• [The task]: Each line that follows should be printed again exactly as it stands.

• [Source excerpt]:
— start —

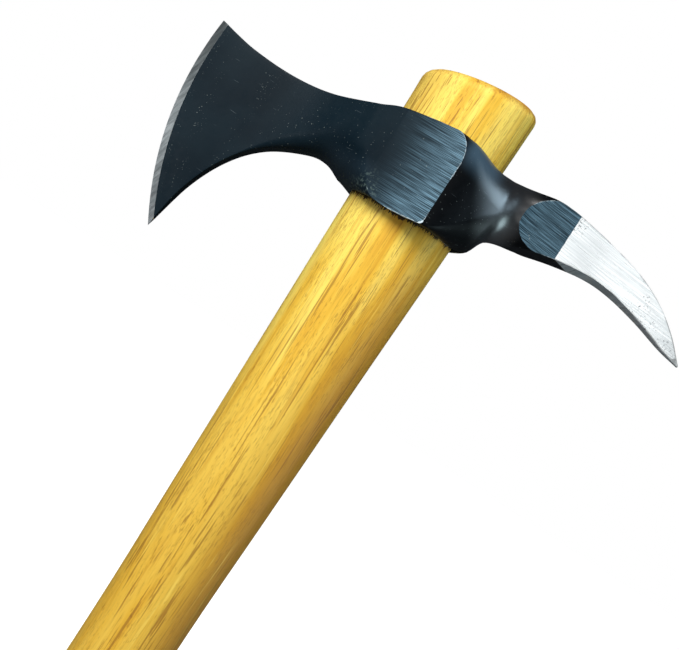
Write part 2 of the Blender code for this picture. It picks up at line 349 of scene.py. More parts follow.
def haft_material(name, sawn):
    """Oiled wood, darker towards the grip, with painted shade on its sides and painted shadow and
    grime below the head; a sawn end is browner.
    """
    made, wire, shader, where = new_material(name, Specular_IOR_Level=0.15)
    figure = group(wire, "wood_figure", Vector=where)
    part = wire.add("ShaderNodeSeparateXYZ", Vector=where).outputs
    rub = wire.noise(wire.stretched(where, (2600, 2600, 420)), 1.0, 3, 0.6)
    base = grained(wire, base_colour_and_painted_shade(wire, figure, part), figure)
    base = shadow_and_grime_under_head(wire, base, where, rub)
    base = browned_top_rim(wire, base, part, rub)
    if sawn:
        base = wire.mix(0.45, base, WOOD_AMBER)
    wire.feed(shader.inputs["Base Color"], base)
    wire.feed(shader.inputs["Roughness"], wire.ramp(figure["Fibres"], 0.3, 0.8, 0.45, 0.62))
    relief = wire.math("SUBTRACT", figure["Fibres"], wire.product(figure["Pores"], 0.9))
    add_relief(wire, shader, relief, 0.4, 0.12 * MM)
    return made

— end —

• [Response]:
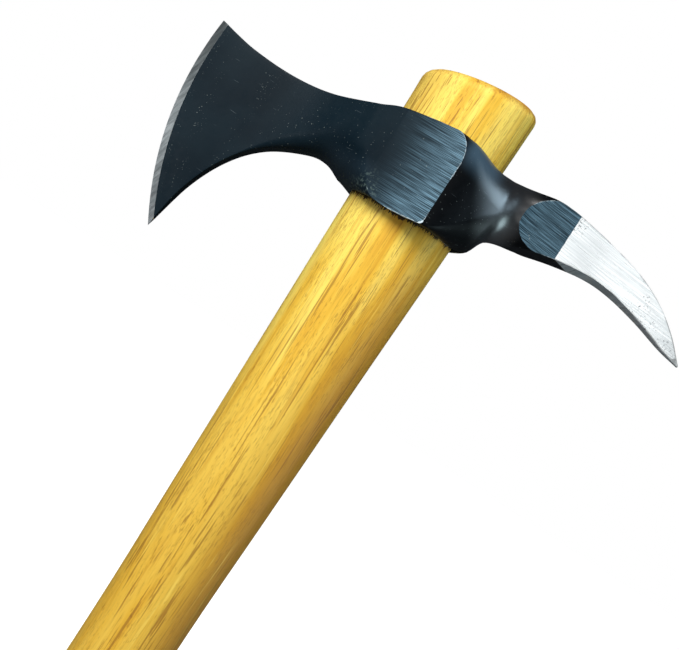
Write part 2 of the Blender code for this picture. It picks up at line 349 of scene.py. More parts follow.
def haft_material(name, sawn):
    """Oiled wood, darker towards the grip, with painted shade on its sides and painted shadow and
    grime below the head; a sawn end is browner.
    """
    made, wire, shader, where = new_material(name, Specular_IOR_Level=0.15)
    figure = group(wire, "wood_figure", Vector=where)
    part = wire.add("ShaderNodeSeparateXYZ", Vector=where).outputs
    rub = wire.noise(wire.stretched(where, (2600, 2600, 420)), 1.0, 3, 0.6)
    base = grained(wire, base_colour_and_painted_shade(wire, figure, part), figure)
    base = shadow_and_grime_under_head(wire, base, where, rub)
    base = browned_top_rim(wire, base, part, rub)
    if sawn:
        base = wire.mix(0.45, base, WOOD_AMBER)
    wire.feed(shader.inputs["Base Color"], base)
    wire.feed(shader.inputs["Roughness"], wire.ramp(figure["Fibres"], 0.3, 0.8, 0.45, 0.62))
    relief = wire.math("SUBTRACT", figure["Fibres"], wire.product(figure["Pores"], 0.9))
    add_relief(wire, shader, relief, 0.4, 0.12 * MM)
    return made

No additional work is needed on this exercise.